Ask Lathrop how a production designer portrays vengeance, the overwhelming atmosphere that hangs over “The Northman” like a shroud, and he leaves “the heavy lifting” up to Skarsgård while presenting the thickness of blood and sacrifice as a primary color in his design. “We created something ritualistic in ways you don’t always see,” he says. “Even down to painting the walls of a temple with the tones of dried blood. That describes the harsh world in which they all live.”
Added to the earth-toned density of Lathrop’s heaving reality is Blaschke’s gray-green palate (“there’s a richness to be mined within its limitations”) and Linda Muir’s luxurious furs and skins for its royals (Ethan Hawke’s king, Nicole Kidman’s queen, Claes Bang’s uncle) and bloody, mangy wolf-head-topped-pelts for its ferocious warriors (Skarsgård). The duality between the opulent and the ragged portrays the hierarchies of “The Northman” in ways that Eggers’ dialogue barely touches.
Without speaking for Muir, the production designer states that Eggers’ costume designer was looking to represent the very rich and detailed societies that existed between the royal and warrior classes.

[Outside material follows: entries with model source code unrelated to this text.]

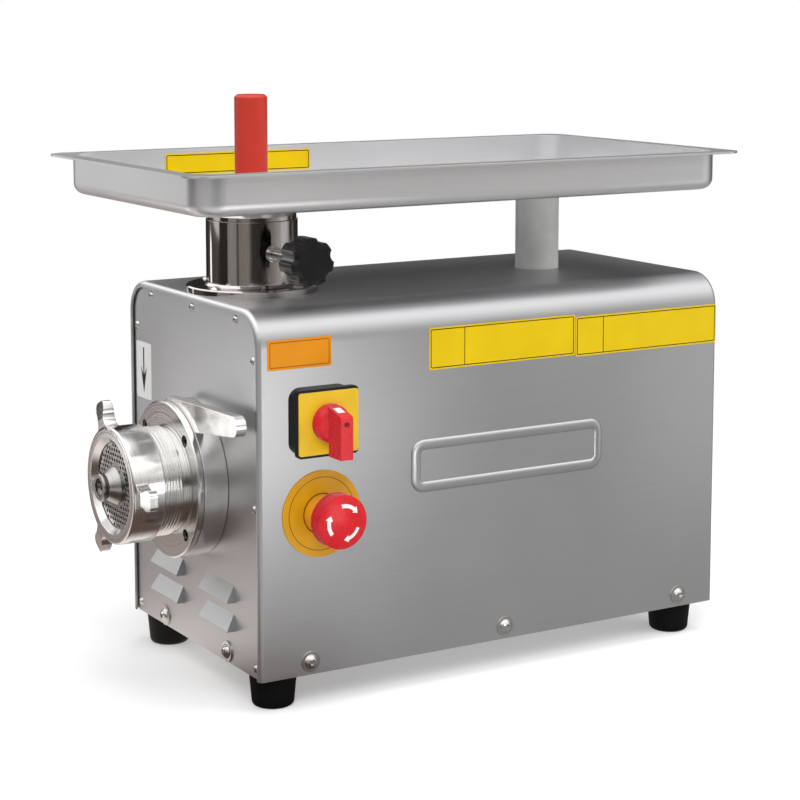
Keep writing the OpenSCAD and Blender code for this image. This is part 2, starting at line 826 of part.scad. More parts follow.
plunger_r = neck_bore - 1;
plunger_l = 105;
stop_flange_r = neck_bore + 8;

// Plunger, stop flange that rests on the tray's floor, and a straight handle
module pusher() {
    floor_z = tray_z + tray_t + part_gap;
    tip = 2;
    color(red) place() translate([throat_x, 0, floor_z]) {
        translate([0, 0, -plunger_l]) cylinder(h = 4, r1 = plunger_r - 4, r2 = plunger_r);
        translate([0, 0, 4 - plunger_l]) cylinder(h = plunger_l - 4, r = plunger_r);
        cylinder(h = 5, r = stop_flange_r);
        translate([0, 0, 5]) cylinder(h = 10, r1 = handle_r + 5, r2 = handle_r);
        cylinder(h = rim_z + handle_h - floor_z - tip, r = handle_r);
        translate([0, 0, rim_z + handle_h - floor_z - tip])
            cylinder(h = tip, r1 = handle_r, r2 = handle_r - tip);
    }
}

// ---------- grinding head ----------

flange_screw_r = 50.5;
sleeve_r = 49;
port_r = throat_r + slip_gap + 2.5;
screw_seat = 2.4;
port_bore = throat_bore - 1.5;
knife_cavity_r = 33;

// Barrel casting: thread, flange, spigot inside the housing and feed port on top
module head_barrel() {
    front = plate_x + part_gap;
    thread_back = flange_x - 3;
    turns = floor((thread_back - front) / thread_pitch);
    color(cast) place() difference() {
        union() {
            spin_x() union() {
                translate([front, 0]) square([thread_back - front, thread_r - 1.3]);
                for (i = [0 : turns - 1]) translate([front + i * thread_pitch, thread_r - 1.4])
                    polygon([[0, 0], [thread_pitch, 0],
                             [thread_pitch * 0.62, 1.4], [thread_pitch * 0.38, 1.4]]);
            }
            rod_x(thread_back - eps, 3 + 2 * eps, thread_r - 2);
            rod_x(flange_x, flange_t - 1, flange_r);
            cone_x(flange_x - 1 + eps, 1, flange_r - 1, flange_r);
            rod_x(flange_x + flange_t - 1 - eps, 1 + eps, flange_r - 0.5);
            rod_x(flange_x + flange_t - eps, barrel_back - flange_x - flange_t, spigot_r);
            translate([throat_x, 0, axis_z]) cylinder(h = throat_foot + 20 - axis_z, r = port_r);
        }
        rod_x(plate_x - 1, knife_x - plate_x + 1, plate_r + 0.1);
        rod_x(knife_x - eps, knife_t, knife_cavity_r);
        rod_x(auger_x - 1, barrel_back - auger_x + 2, barrel_bore);
        translate([throat_x, 0, axis_z]) cylinder(h = throat_foot + 30 - axis_z, r = port_bore);
        translate([throat_x, 0, throat_foot - part_gap]) cylinder(h = 40, r = throat_r + slip_gap);
        for (a = [45 : 90 : 315])
            translate([flange_x - 2, flange_screw_r * cos(a), axis_z + flange_screw_r * sin(a)])
                rotate([0, 90, 0]) {
                cylinder(h = flange_t + 4, r = 2.7);
                cylinder(h = 2 + screw_seat, r = 4.7);
            }
    }
}

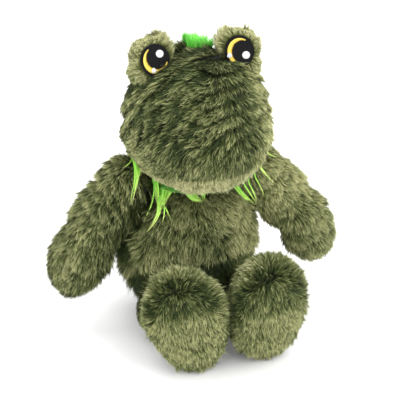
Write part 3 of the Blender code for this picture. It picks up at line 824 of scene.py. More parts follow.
length = 12.0 - 2.5 * ramp(eye_dist, 30, 18) + strong * (1.0 * crest - 4.5 * gap)
length -= 4.0 * ramp(-p[:, 0], 48, 60) * ramp(p[:, 2], 190, 200) * ramp(p[:, 2], 240, 226)
length -= 2.5 * ramp(p[:, 0], 48, 60) * ramp(p[:, 2], 236, 222)
wide_low = ramp(np.abs(p[:, 0]), 44, 60) * ramp(p[:, 2], 214, 192)
length -= 5.0 * wide_low
length += 4.0 * ramp(p[:, 1], 0, 18) * ramp(p[:, 2], 192, 180)
lean += 8 * wide_low
near_lip = ramp(mouth_h[upper], 14, 0) * (p[:, 1] < -10)
length -= 5.0 * near_lip
length = np.maximum(length, 4.0)
crown = ramp(p[:, 2], 262, 270) * ramp(np.abs(p[:, 0] + 9), 11, 5) * ramp(p[:, 1], -26, -14)
lean -= 34 * crown
lean += 4 * near_lip
tint += 0.10 * near_lip + 0.10 * near_lip * ramp(mouth_h[upper], 6, 0)
for word, mask in (("front", p[:, 1] < HEAD_SEAM_Y), ("back", p[:, 1] >= HEAD_SEAM_Y)):
    grow(f"fur_head_{word}", p[mask], n[mask], comb[mask], length[mask], lean[mask], 0.72,
         tint[mask], "head", OLIVE, 210 + (word == "back"), paint=brow_shading_and_tone,
         swirl=0.45 * (1 - 0.6 * strong[mask]), rough=1 - 0.45 * strong[mask], avoid=[TORSO], per=2.4)
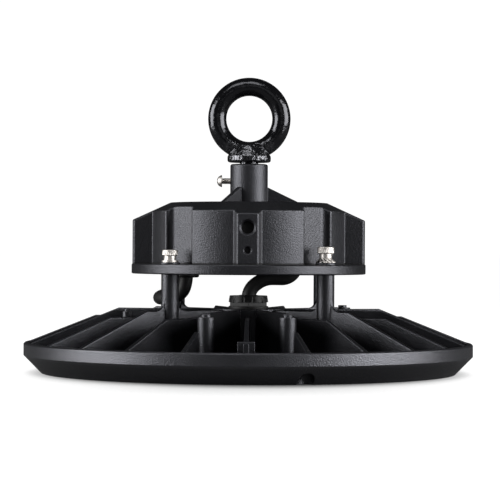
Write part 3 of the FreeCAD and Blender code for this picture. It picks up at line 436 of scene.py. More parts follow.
def eye_paint():
    """Glossy black paint over a forged surface, smooth on the ring and scaly on the collar."""
    colour = finish().eye_colour
    material, tree, shader = start_material("Eye Paint", colour, 0.15, Specular_IOR_Level=0.42,
                                            Specular_Tint=(0.85, 0.86, 0.92, 1))
    point = frame_point(tree)
    lumps = scaled_noise(tree, point, scale=170.0)
    pits = scaled_noise(tree, point, scale=900.0, detail=3.0, roughness=0.6)
    pit_depth, scale_depth = 0.16, 2.2
    height = math_node(tree, "ADD", lumps, times(tree, pits, pit_depth))
    split = add(tree, "SeparateXYZ")
    wire(tree, point, split.inputs[0])
    low_down = ramp(tree, split.outputs["Z"], COLLAR_TOP_Z, COLLAR_FULL_Z)
    close_in = ramp(tree, away_from_axis(tree, point), COLLAR_OUT_R, COLLAR_FULL_R)
    on_collar = times(tree, low_down, close_in)
    scales = scaled_noise(tree, point, scale=430.0)
    scales = times(tree, scales, scale_depth)
    height = math_node(tree, "ADD", height, times(tree, scales, on_collar))
    shine = ramp(tree, on_collar, 0.0, 1.0, low=0.42, high=0.95)
    wire(tree, shine, shader.inputs["Specular IOR Level"])
    edge = place_group(tree, "Edge Line", Width=0.0008)
    bump(shader, height, strength=0.35, distance=0.0012, edge=edge)
    # painted highlight: the paint colour is lightened along edges and corners
    drive_colour(shader, edge.outputs["Mask"], colour, shade(colour, 2.0))
    drive_roughness(shader, pits, low=0.10, high=0.20)
    return material


def nickel():
    """Bright nickel plate with faint turning lines."""
    colour = finish().nickel_colour
    material, tree, shader = start_material("Nickel Plate", colour, 0.42, Metallic=1.0)
    lines = place_group(tree, "Tool Lines", Lines_per_Metre=2600.0, Stretch=(1, 1, 4))
    edge = place_group(tree, "Edge Line", Width=0.0003)
    drive_colour(shader, lines.outputs["Height"], shade(colour, 0.72), shade(colour, 1.1))
    drive_roughness(shader, lines.outputs["Height"], low=0.36, high=0.52)
    bump(shader, lines.outputs["Height"], strength=0.12, distance=0.00006, edge=edge)
    return material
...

“Those in the kingdom were wealthy and did have material goods,” Lathrop states. “They traded in furs and fabrics — wool, mainly — and walrus tusks. They weren’t only reigning, they were trading, and we wanted to show that…Use the proper materials for that period, each character, those hierarchies and the whole of our world-building. If we got it right, we would bring you back to the totality of a 10th century Viking world.”